-------- DATA LINES

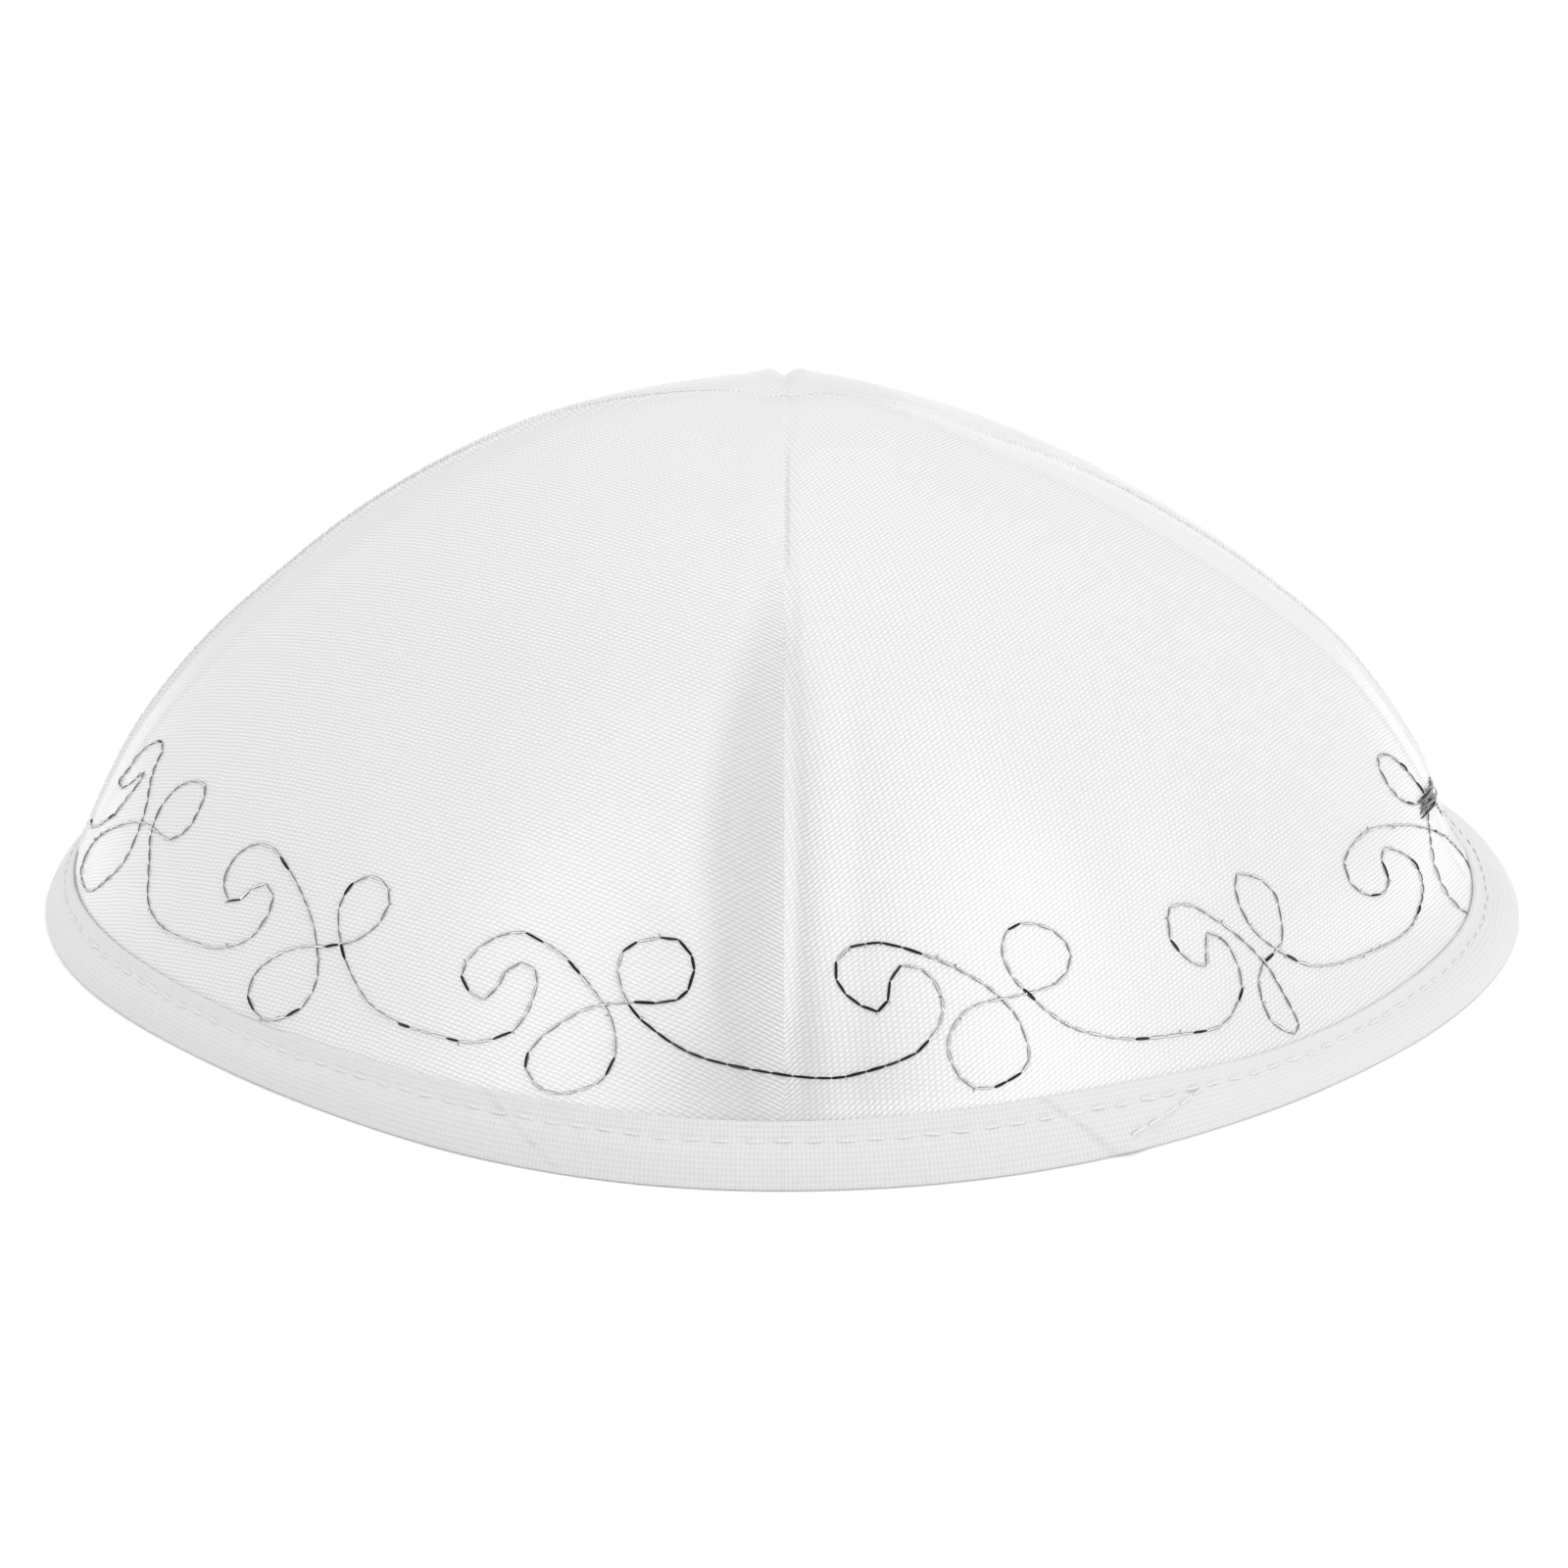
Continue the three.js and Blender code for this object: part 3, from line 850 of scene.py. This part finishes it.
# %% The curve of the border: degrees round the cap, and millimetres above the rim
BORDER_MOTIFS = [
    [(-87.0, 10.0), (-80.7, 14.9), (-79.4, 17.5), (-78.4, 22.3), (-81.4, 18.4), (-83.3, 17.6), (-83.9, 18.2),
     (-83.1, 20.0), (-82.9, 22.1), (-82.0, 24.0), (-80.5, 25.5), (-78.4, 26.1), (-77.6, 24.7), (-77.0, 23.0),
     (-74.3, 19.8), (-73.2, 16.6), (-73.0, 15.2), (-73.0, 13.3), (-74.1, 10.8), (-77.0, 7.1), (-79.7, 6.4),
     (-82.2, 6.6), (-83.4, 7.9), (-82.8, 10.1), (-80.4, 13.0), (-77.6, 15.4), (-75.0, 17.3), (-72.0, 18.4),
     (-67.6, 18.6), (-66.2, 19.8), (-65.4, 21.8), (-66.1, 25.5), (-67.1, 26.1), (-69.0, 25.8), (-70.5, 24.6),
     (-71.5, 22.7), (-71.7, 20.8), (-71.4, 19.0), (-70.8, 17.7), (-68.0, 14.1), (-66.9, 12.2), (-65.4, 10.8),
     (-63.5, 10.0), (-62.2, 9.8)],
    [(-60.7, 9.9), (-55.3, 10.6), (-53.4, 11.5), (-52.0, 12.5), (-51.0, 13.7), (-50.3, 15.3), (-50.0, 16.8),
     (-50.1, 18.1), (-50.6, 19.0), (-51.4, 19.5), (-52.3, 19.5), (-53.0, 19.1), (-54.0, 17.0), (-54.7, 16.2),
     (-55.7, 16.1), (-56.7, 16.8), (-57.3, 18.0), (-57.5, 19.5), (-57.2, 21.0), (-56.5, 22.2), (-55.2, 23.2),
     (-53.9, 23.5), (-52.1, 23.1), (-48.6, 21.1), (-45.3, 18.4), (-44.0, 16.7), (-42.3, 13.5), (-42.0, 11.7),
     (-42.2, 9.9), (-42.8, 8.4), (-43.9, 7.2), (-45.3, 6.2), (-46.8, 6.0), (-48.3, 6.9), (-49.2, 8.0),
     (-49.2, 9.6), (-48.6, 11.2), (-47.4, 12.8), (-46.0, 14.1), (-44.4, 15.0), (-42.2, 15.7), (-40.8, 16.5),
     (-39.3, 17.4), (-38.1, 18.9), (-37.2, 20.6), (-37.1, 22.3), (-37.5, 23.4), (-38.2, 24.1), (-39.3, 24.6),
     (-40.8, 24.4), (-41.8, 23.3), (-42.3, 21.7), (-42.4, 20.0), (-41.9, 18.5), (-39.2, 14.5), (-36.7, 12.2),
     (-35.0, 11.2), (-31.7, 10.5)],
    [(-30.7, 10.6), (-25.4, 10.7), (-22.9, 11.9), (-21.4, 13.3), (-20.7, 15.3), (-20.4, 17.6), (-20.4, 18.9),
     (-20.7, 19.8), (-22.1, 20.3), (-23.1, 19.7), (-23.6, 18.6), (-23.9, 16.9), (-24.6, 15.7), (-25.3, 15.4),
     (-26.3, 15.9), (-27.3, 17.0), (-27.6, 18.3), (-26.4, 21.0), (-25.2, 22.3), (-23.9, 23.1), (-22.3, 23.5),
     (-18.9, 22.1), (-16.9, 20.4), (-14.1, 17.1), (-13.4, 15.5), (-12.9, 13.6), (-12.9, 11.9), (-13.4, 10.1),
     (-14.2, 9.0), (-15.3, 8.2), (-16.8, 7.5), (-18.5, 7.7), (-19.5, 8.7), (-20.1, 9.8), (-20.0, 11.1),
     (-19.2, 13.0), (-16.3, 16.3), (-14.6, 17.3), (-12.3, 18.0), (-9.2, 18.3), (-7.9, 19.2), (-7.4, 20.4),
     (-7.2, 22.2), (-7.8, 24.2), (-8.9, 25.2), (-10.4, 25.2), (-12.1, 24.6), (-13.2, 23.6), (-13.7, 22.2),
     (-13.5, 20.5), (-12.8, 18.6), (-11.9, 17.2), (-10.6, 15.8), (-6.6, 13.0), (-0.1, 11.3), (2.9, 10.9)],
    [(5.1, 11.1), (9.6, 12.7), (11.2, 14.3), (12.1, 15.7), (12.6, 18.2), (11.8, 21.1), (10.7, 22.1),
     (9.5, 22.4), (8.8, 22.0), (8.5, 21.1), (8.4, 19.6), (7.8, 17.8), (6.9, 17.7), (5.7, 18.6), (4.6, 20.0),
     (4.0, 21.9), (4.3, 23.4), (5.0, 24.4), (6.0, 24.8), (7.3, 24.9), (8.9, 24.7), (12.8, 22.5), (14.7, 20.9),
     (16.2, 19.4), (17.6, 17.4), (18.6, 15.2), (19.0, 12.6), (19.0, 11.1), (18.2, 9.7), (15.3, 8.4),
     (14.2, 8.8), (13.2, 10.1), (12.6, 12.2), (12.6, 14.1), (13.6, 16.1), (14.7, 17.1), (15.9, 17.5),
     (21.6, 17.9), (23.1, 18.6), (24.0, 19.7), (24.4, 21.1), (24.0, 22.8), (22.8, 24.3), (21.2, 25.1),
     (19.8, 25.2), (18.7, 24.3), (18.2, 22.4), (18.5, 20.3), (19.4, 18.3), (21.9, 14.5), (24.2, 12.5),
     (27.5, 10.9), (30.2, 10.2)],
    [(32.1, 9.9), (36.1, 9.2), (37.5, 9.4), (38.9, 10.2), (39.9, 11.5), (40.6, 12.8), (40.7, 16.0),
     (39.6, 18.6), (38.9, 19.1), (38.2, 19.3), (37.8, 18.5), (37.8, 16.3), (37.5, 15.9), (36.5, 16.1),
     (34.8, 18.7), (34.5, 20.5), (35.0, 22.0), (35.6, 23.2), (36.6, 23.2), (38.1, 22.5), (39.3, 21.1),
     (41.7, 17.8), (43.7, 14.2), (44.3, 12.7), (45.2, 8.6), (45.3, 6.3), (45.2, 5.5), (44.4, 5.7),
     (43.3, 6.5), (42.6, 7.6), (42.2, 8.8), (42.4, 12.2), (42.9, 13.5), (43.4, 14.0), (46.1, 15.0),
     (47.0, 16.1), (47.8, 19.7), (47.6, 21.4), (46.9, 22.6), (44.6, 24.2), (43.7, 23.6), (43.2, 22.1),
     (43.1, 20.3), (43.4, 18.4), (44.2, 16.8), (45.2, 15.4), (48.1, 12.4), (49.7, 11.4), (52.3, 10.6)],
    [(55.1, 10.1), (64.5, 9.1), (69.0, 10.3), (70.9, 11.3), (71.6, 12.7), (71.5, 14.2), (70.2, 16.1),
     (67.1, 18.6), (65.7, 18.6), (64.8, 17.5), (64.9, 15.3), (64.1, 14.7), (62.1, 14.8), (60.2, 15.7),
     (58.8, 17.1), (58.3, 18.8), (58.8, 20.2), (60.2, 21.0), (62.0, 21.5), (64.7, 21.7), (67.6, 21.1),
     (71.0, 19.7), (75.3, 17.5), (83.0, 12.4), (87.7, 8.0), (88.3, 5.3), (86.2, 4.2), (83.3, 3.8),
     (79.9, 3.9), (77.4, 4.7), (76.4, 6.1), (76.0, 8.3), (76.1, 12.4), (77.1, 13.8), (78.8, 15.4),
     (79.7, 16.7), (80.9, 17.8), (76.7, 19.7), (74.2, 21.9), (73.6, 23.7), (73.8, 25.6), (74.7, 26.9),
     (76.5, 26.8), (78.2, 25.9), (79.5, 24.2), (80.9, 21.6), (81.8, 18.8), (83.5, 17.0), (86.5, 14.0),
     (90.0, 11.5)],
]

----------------

CHALLENGE
Extract each line of the material exactly as it stands.

FULL OUTPUT
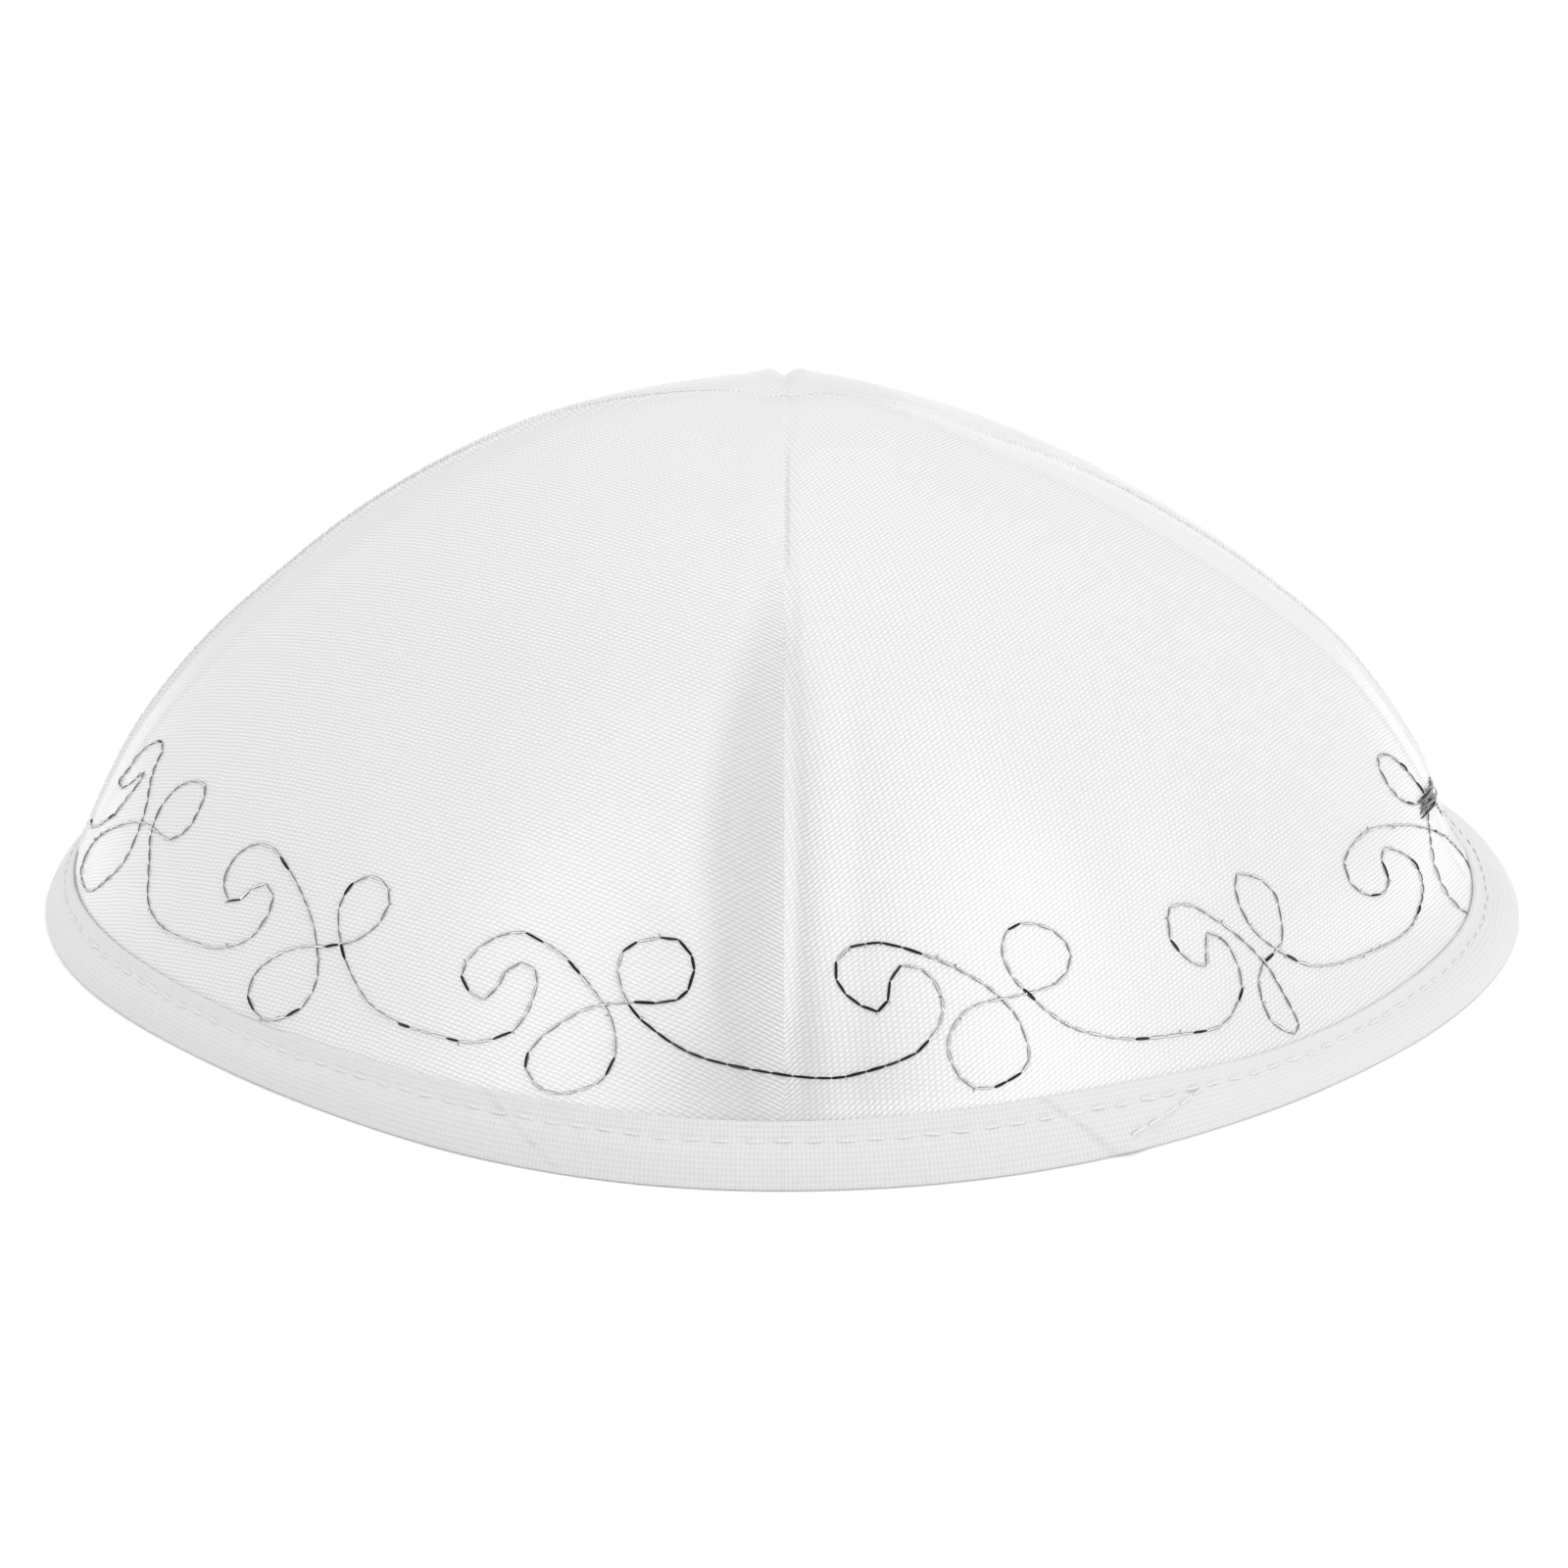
Continue the three.js and Blender code for this object: part 3, from line 850 of scene.py. This part finishes it.
# %% The curve of the border: degrees round the cap, and millimetres above the rim
BORDER_MOTIFS = [
    [(-87.0, 10.0), (-80.7, 14.9), (-79.4, 17.5), (-78.4, 22.3), (-81.4, 18.4), (-83.3, 17.6), (-83.9, 18.2),
     (-83.1, 20.0), (-82.9, 22.1), (-82.0, 24.0), (-80.5, 25.5), (-78.4, 26.1), (-77.6, 24.7), (-77.0, 23.0),
     (-74.3, 19.8), (-73.2, 16.6), (-73.0, 15.2), (-73.0, 13.3), (-74.1, 10.8), (-77.0, 7.1), (-79.7, 6.4),
     (-82.2, 6.6), (-83.4, 7.9), (-82.8, 10.1), (-80.4, 13.0), (-77.6, 15.4), (-75.0, 17.3), (-72.0, 18.4),
     (-67.6, 18.6), (-66.2, 19.8), (-65.4, 21.8), (-66.1, 25.5), (-67.1, 26.1), (-69.0, 25.8), (-70.5, 24.6),
     (-71.5, 22.7), (-71.7, 20.8), (-71.4, 19.0), (-70.8, 17.7), (-68.0, 14.1), (-66.9, 12.2), (-65.4, 10.8),
     (-63.5, 10.0), (-62.2, 9.8)],
    [(-60.7, 9.9), (-55.3, 10.6), (-53.4, 11.5), (-52.0, 12.5), (-51.0, 13.7), (-50.3, 15.3), (-50.0, 16.8),
     (-50.1, 18.1), (-50.6, 19.0), (-51.4, 19.5), (-52.3, 19.5), (-53.0, 19.1), (-54.0, 17.0), (-54.7, 16.2),
     (-55.7, 16.1), (-56.7, 16.8), (-57.3, 18.0), (-57.5, 19.5), (-57.2, 21.0), (-56.5, 22.2), (-55.2, 23.2),
     (-53.9, 23.5), (-52.1, 23.1), (-48.6, 21.1), (-45.3, 18.4), (-44.0, 16.7), (-42.3, 13.5), (-42.0, 11.7),
     (-42.2, 9.9), (-42.8, 8.4), (-43.9, 7.2), (-45.3, 6.2), (-46.8, 6.0), (-48.3, 6.9), (-49.2, 8.0),
     (-49.2, 9.6), (-48.6, 11.2), (-47.4, 12.8), (-46.0, 14.1), (-44.4, 15.0), (-42.2, 15.7), (-40.8, 16.5),
     (-39.3, 17.4), (-38.1, 18.9), (-37.2, 20.6), (-37.1, 22.3), (-37.5, 23.4), (-38.2, 24.1), (-39.3, 24.6),
     (-40.8, 24.4), (-41.8, 23.3), (-42.3, 21.7), (-42.4, 20.0), (-41.9, 18.5), (-39.2, 14.5), (-36.7, 12.2),
     (-35.0, 11.2), (-31.7, 10.5)],
    [(-30.7, 10.6), (-25.4, 10.7), (-22.9, 11.9), (-21.4, 13.3), (-20.7, 15.3), (-20.4, 17.6), (-20.4, 18.9),
     (-20.7, 19.8), (-22.1, 20.3), (-23.1, 19.7), (-23.6, 18.6), (-23.9, 16.9), (-24.6, 15.7), (-25.3, 15.4),
     (-26.3, 15.9), (-27.3, 17.0), (-27.6, 18.3), (-26.4, 21.0), (-25.2, 22.3), (-23.9, 23.1), (-22.3, 23.5),
     (-18.9, 22.1), (-16.9, 20.4), (-14.1, 17.1), (-13.4, 15.5), (-12.9, 13.6), (-12.9, 11.9), (-13.4, 10.1),
     (-14.2, 9.0), (-15.3, 8.2), (-16.8, 7.5), (-18.5, 7.7), (-19.5, 8.7), (-20.1, 9.8), (-20.0, 11.1),
     (-19.2, 13.0), (-16.3, 16.3), (-14.6, 17.3), (-12.3, 18.0), (-9.2, 18.3), (-7.9, 19.2), (-7.4, 20.4),
     (-7.2, 22.2), (-7.8, 24.2), (-8.9, 25.2), (-10.4, 25.2), (-12.1, 24.6), (-13.2, 23.6), (-13.7, 22.2),
     (-13.5, 20.5), (-12.8, 18.6), (-11.9, 17.2), (-10.6, 15.8), (-6.6, 13.0), (-0.1, 11.3), (2.9, 10.9)],
    [(5.1, 11.1), (9.6, 12.7), (11.2, 14.3), (12.1, 15.7), (12.6, 18.2), (11.8, 21.1), (10.7, 22.1),
     (9.5, 22.4), (8.8, 22.0), (8.5, 21.1), (8.4, 19.6), (7.8, 17.8), (6.9, 17.7), (5.7, 18.6), (4.6, 20.0),
     (4.0, 21.9), (4.3, 23.4), (5.0, 24.4), (6.0, 24.8), (7.3, 24.9), (8.9, 24.7), (12.8, 22.5), (14.7, 20.9),
     (16.2, 19.4), (17.6, 17.4), (18.6, 15.2), (19.0, 12.6), (19.0, 11.1), (18.2, 9.7), (15.3, 8.4),
     (14.2, 8.8), (13.2, 10.1), (12.6, 12.2), (12.6, 14.1), (13.6, 16.1), (14.7, 17.1), (15.9, 17.5),
     (21.6, 17.9), (23.1, 18.6), (24.0, 19.7), (24.4, 21.1), (24.0, 22.8), (22.8, 24.3), (21.2, 25.1),
     (19.8, 25.2), (18.7, 24.3), (18.2, 22.4), (18.5, 20.3), (19.4, 18.3), (21.9, 14.5), (24.2, 12.5),
     (27.5, 10.9), (30.2, 10.2)],
    [(32.1, 9.9), (36.1, 9.2), (37.5, 9.4), (38.9, 10.2), (39.9, 11.5), (40.6, 12.8), (40.7, 16.0),
     (39.6, 18.6), (38.9, 19.1), (38.2, 19.3), (37.8, 18.5), (37.8, 16.3), (37.5, 15.9), (36.5, 16.1),
     (34.8, 18.7), (34.5, 20.5), (35.0, 22.0), (35.6, 23.2), (36.6, 23.2), (38.1, 22.5), (39.3, 21.1),
     (41.7, 17.8), (43.7, 14.2), (44.3, 12.7), (45.2, 8.6), (45.3, 6.3), (45.2, 5.5), (44.4, 5.7),
     (43.3, 6.5), (42.6, 7.6), (42.2, 8.8), (42.4, 12.2), (42.9, 13.5), (43.4, 14.0), (46.1, 15.0),
     (47.0, 16.1), (47.8, 19.7), (47.6, 21.4), (46.9, 22.6), (44.6, 24.2), (43.7, 23.6), (43.2, 22.1),
     (43.1, 20.3), (43.4, 18.4), (44.2, 16.8), (45.2, 15.4), (48.1, 12.4), (49.7, 11.4), (52.3, 10.6)],
    [(55.1, 10.1), (64.5, 9.1), (69.0, 10.3), (70.9, 11.3), (71.6, 12.7), (71.5, 14.2), (70.2, 16.1),
     (67.1, 18.6), (65.7, 18.6), (64.8, 17.5), (64.9, 15.3), (64.1, 14.7), (62.1, 14.8), (60.2, 15.7),
     (58.8, 17.1), (58.3, 18.8), (58.8, 20.2), (60.2, 21.0), (62.0, 21.5), (64.7, 21.7), (67.6, 21.1),
     (71.0, 19.7), (75.3, 17.5), (83.0, 12.4), (87.7, 8.0), (88.3, 5.3), (86.2, 4.2), (83.3, 3.8),
     (79.9, 3.9), (77.4, 4.7), (76.4, 6.1), (76.0, 8.3), (76.1, 12.4), (77.1, 13.8), (78.8, 15.4),
     (79.7, 16.7), (80.9, 17.8), (76.7, 19.7), (74.2, 21.9), (73.6, 23.7), (73.8, 25.6), (74.7, 26.9),
     (76.5, 26.8), (78.2, 25.9), (79.5, 24.2), (80.9, 21.6), (81.8, 18.8), (83.5, 17.0), (86.5, 14.0),
     (90.0, 11.5)],
]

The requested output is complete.